Tag Archives: design brief

The design story encore

24 Jan

“Design is an opportunity to continue telling the story, not just to sum everything up.” — Tate Linden.


Indeed. Just when this design story seems to be coming to a close, an encore performance reveals itself. Read on:

 

ne fine day, I opened up my email inbox and saw that NLB had replied to my email submission. Here’s what they said,

 

 

 

“Dear Jason,

Thank you for your entry and the efforts took to create the brown bag.
Perhaps the contest requirements are not clear and thus cause some confusions. We are sorry about it.
We are looking for a design that will convey the message to encourage library users to return the bag after use. The winning designs will be printed on reusable bags similar to those shopping bags sold by NTUC and Cold Storage.
Hence, would you like to re-submit your design since we have extended the submission deadline to 31st January 2011.

We look forward to your support and participation.”

I wasn’t surprised. Nor was I angry or anything. I really wasn’t. Somehow, I was kinda expecting that this would happen. Why? ‘Cause I knew what I proposed was beyond the design brief, but with right reasons. This came as a surprise to the client, hence it’s no wonder that they would reply as they did. In an ideal scenario, as designer I would have discussed and negotiated with them right at the onset of the project (ideation phase) for a design that goes beyond mere stylistics/aesthetics, as I had done through the Book Bag proposal. Taking into consideration the business, technology, people  aspects around a product design, I had quite simply designed a business proposal rather than a product; the Book Bag was a higher-order sort of design, with the “product” as just one of the means of achieving a particular business goal. Sometimes this is called design management.

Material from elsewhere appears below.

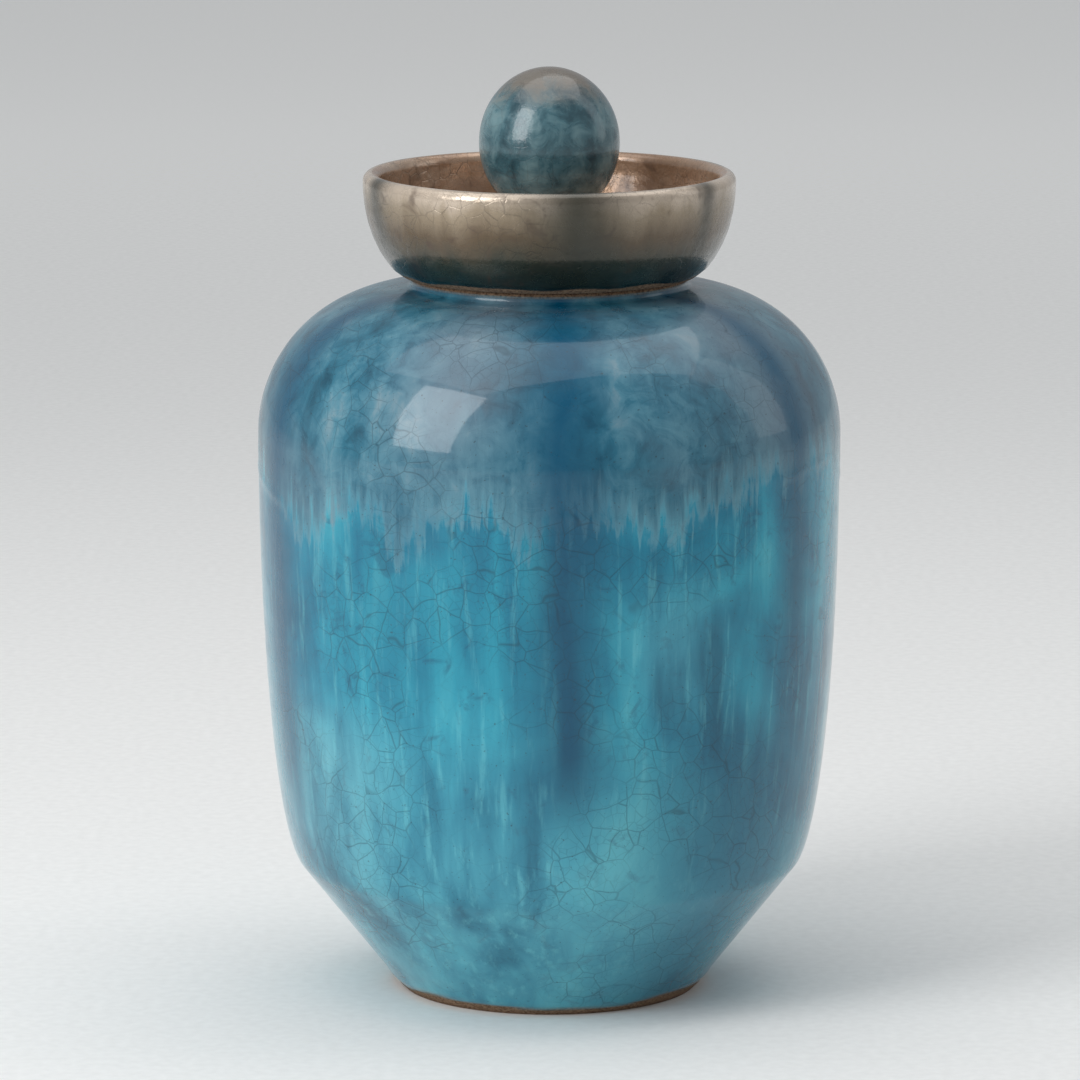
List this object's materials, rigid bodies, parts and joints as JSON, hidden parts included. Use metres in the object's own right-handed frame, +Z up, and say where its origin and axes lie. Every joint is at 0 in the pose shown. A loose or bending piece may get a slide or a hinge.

This is the kind of design that I’m really passionate about, as it’s more holistic in perspective and encompasses EVERYTHING. I’m tired of the pigeon-hole specialisation and compartmentalisation of the modern work-place. Just do your part and let others take care of the rest. Work in silos. Be efficient, but be emotionally removed from the larger picture. I wish to overcome this epidemic sense of myopia and tunnel vision in our every activity and our work, and to challenge myself and others to re-seek that fulfillment that comes from being part of a larger purpose.